The solution is probably not unique, and you would want to do it numerically. I would use the approach found in Datasaurus dataset. The first step is to find $N$. From the first two equations you get $N\approx804$. Since $N$ is not exactly an integer, the first indication that I have that these numbers are just an approximation. The last equation gives you $\bar{y^2}$. Now choose $y_1=19$ and $y_{408}=2627319$. You can now recalculate $\bar y$ and $\bar{y^2}$ without those values. Put $203$ values on the median and the other $203$ remaining at a value such that the average (or the sum) is your desired value. Obviously, $\bar{y^2}$ is going to be wrong. Move one value from the median down, somewhere in the lower 5th percentile. To get the same average, you must move at least one value from the higher dataset upward. Check if moving one value or moving two values higher will improve your $\bar{y^2}$. You need to repeat this procedure until all your conditions are met.

0
On

So definitely every number is positive, because the lowest is 19.

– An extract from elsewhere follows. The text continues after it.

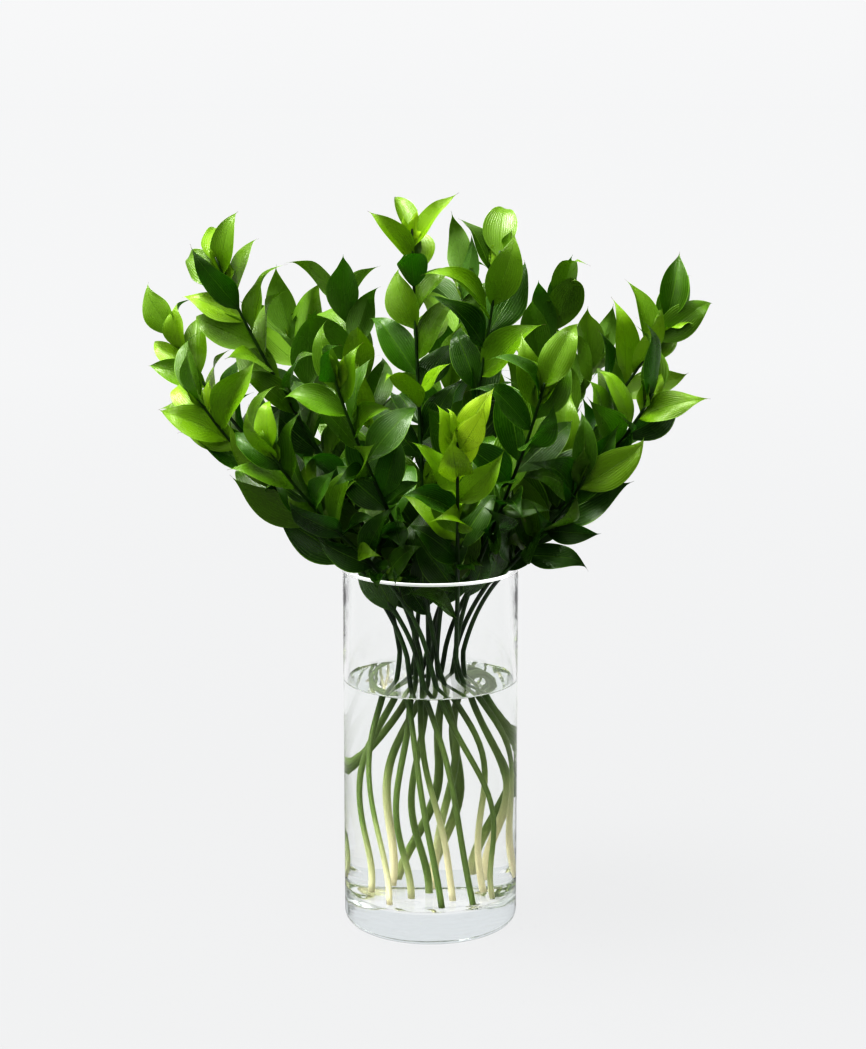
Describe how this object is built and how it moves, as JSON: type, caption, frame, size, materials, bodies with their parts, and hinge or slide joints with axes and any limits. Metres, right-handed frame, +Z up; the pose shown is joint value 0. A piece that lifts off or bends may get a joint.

This seems tractible to me, assuming it's possible. My recommendation is to simply start with an arbitrary list satisfying the bottom list of conditions. These can be thought of as fixed "milestones". Then simply move the other numbers around until you satisfy the mean and standard deviation.

By moving different elements (ie the largest elements, smallest elements, or ones in the middle) to move around), and moving them up versus down, you can increase or decrease the mean and standard deviation as necessary. With some thought (or some experimentation), you'll be able to figure out what to do from here.

0
On

Ok, I managed to find an answer to my question. I wanted to do it numerically and I used Python. Here is the code:

import statistics as stat
import random
import sys
from scipy.optimize import fsolve, root
import matplotlib.pyplot as plt

random.seed(210)

N = 804
y_mean = 17_135
y_sd = 139_147
median = 1668
lowest = 19
highest_95 = 30295

l_nums = []
rango1 = range(lowest, median)
rango2 = range(median, highest_95)

for _ in range(N // 2):

    numero = random.choice(rango1)
    l_nums.append(numero)

for _ in range(N // 2 - 3):

    numero = random.choice(rango2)
    l_nums.append(numero)

l_nums.append(2627319)

print(len(l_nums))    
print(stat.mean(l_nums), stat.stdev(l_nums))

#sys.exit('!')

def equations(x):

    a = sum(l_nums)
    b = sum(map(lambda x: (x - y_mean)**2, l_nums))

    f = [a + x[0] + x[1] - y_mean * N, 
         b + (x[0] - y_mean)**2 + (x[1] - y_mean)**2 - y_sd**2 * (N - 1)]

    return f

x_sol = root(equations, [5e8, 5e8], method='lm')

#print(x_sol)
print(x_sol.fun)
print(x_sol.x)

l_nums.extend(x_sol.x)
print(len(l_nums))    
print(stat.mean(l_nums), stat.stdev(l_nums))

I explain my code. First, find $N$, in this case $N = 804$. Create two lists of numbers, one between $19$ and the median, the other between the median and $30295$. In Python

rango1 = range(lowest, median)
rango2 = range(median, highest_95)

From rango1, draw $N/2$ numbers randomly and put them in a list. Then, from rango2, draw $N/2 -3$ numbers randomly and add them to that list. Now you have a list with $801$ numbers. Good. As you can see, the highest number is $2\,627\,319$, add it.

l_nums.append(2627319)

To find the last two numbers, you have to solve two equations

$$\frac{x+y+a}{N}=\bar y,$$

$$\dfrac{(x-\bar y)^2+(y-\bar y)^2+ b}{N-1}=s^2.$$

That is done with Scipy. In my case, I have to add the line random.seed(210) in order to get the exact results, which depends on the operative system and the computer. Without that line, the results are close.